EXERCISE DETAILS: Scan the entries below. List each line with "lifts".

STORED DATA:
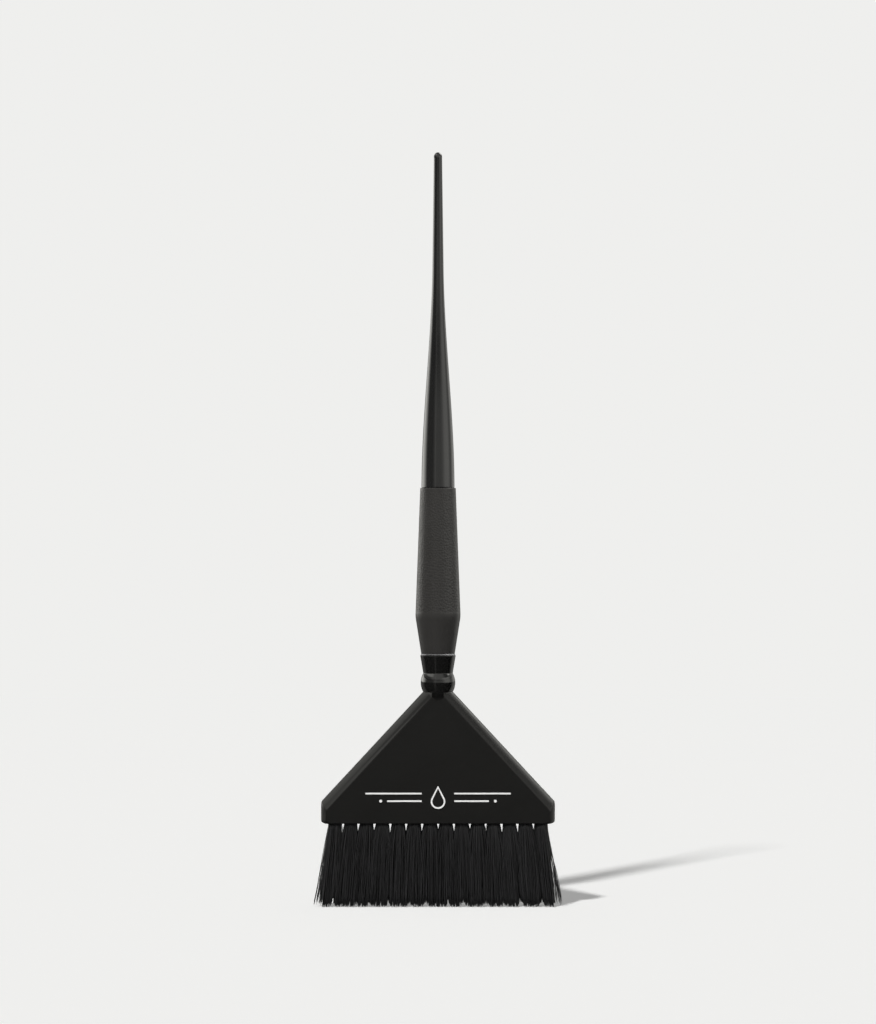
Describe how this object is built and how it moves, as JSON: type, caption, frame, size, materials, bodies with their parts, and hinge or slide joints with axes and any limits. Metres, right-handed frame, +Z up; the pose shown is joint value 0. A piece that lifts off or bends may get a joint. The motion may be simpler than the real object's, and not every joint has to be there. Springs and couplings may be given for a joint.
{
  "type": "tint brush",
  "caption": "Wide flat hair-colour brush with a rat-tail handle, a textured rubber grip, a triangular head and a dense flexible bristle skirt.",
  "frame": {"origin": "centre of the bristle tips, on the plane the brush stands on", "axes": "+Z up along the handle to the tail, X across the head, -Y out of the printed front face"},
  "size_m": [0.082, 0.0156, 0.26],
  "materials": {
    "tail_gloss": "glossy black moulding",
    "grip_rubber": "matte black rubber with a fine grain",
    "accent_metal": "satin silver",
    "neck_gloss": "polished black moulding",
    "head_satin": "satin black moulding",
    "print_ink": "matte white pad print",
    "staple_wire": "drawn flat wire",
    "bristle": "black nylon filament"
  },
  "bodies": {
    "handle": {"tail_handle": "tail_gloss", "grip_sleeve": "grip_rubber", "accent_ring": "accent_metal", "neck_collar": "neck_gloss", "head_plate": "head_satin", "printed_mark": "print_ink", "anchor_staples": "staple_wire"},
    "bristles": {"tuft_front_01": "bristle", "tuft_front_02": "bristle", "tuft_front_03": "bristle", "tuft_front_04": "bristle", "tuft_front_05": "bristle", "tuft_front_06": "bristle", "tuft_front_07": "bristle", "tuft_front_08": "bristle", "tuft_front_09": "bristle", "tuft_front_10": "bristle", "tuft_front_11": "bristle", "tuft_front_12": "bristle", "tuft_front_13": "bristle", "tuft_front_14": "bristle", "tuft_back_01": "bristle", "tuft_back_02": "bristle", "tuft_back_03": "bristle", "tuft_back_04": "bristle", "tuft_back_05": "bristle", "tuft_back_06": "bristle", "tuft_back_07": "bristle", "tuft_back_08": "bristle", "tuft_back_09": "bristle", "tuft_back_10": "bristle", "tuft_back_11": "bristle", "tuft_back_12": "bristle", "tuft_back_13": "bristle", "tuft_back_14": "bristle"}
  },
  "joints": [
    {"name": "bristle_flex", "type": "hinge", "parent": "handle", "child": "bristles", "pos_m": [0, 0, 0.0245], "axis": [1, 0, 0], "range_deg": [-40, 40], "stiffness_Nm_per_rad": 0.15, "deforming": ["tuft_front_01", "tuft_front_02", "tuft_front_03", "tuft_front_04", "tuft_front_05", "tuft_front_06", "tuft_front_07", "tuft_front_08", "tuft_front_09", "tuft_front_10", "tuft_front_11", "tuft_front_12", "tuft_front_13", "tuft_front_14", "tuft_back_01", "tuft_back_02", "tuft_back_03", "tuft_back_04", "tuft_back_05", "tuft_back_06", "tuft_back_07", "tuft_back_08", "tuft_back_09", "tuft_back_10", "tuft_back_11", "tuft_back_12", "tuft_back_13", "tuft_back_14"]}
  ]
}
==
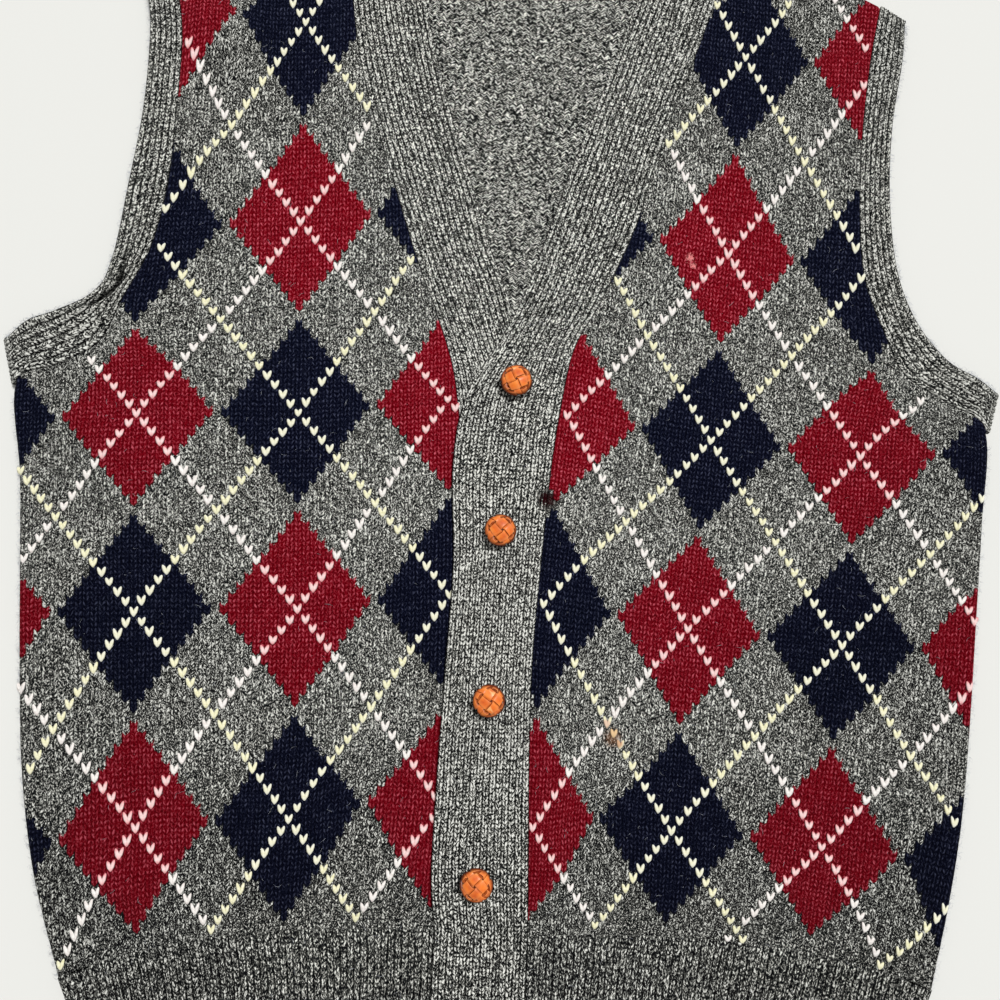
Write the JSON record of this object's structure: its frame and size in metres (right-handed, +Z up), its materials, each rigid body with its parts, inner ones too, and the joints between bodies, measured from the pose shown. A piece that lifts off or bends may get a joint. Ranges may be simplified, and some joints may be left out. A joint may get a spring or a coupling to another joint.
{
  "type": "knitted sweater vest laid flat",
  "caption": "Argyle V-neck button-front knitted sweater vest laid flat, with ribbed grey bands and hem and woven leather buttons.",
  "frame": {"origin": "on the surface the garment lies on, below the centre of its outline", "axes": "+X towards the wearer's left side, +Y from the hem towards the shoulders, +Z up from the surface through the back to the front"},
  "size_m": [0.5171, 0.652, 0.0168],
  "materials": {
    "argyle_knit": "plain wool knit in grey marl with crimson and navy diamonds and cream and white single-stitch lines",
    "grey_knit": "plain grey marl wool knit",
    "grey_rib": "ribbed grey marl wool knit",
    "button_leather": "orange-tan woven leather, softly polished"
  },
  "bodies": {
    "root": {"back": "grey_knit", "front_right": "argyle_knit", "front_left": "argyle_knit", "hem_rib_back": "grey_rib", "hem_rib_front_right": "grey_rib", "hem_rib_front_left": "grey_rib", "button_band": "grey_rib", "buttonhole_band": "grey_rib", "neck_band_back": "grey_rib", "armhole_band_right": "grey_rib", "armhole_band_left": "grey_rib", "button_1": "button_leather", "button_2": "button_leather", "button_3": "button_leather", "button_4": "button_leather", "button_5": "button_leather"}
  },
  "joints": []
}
--
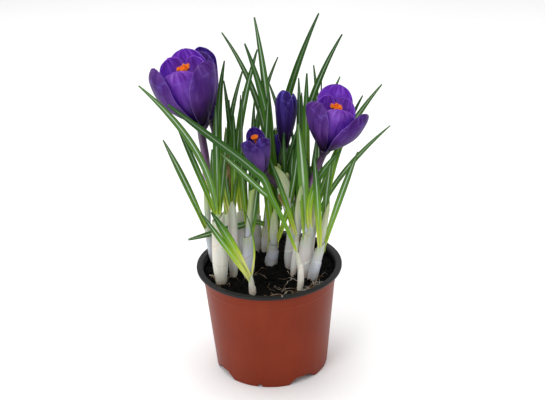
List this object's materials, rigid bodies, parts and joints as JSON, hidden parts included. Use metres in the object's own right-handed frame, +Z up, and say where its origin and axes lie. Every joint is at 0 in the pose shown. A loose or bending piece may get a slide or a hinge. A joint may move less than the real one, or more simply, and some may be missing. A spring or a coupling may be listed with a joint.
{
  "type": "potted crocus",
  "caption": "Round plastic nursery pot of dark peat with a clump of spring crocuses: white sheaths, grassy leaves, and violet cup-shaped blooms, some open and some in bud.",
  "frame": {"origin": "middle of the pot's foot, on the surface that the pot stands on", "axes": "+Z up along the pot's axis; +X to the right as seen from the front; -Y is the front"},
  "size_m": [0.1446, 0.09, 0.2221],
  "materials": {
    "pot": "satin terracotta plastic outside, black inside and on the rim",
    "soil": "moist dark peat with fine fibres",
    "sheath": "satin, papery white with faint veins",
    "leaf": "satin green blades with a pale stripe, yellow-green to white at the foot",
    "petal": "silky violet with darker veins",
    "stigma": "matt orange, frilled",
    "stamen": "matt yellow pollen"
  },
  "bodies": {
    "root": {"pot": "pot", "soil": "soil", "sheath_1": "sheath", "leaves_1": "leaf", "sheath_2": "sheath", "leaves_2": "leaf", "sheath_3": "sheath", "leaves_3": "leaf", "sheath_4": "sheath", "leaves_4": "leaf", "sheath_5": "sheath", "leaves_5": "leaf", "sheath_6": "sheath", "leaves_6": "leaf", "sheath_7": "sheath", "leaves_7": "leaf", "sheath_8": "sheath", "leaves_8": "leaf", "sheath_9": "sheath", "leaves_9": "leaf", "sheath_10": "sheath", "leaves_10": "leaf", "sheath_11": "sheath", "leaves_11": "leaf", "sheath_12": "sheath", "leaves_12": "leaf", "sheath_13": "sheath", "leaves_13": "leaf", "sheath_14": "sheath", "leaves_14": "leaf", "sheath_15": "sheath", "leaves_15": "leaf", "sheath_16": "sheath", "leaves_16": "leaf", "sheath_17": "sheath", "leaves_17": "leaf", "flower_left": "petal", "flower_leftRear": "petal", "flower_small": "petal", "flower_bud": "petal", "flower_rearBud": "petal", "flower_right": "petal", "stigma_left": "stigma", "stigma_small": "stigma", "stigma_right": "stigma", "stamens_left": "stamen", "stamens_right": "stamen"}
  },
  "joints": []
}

SOLUTION BELOW:
Describe how this object is built and how it moves, as JSON: type, caption, frame, size, materials, bodies with their parts, and hinge or slide joints with axes and any limits. Metres, right-handed frame, +Z up; the pose shown is joint value 0. A piece that lifts off or bends may get a joint. The motion may be simpler than the real object's, and not every joint has to be there. Springs and couplings may be given for a joint.
Write the JSON record of this object's structure: its frame and size in metres (right-handed, +Z up), its materials, each rigid body with its parts, inner ones too, and the joints between bodies, measured from the pose shown. A piece that lifts off or bends may get a joint. Ranges may be simplified, and some joints may be left out. A joint may get a spring or a coupling to another joint.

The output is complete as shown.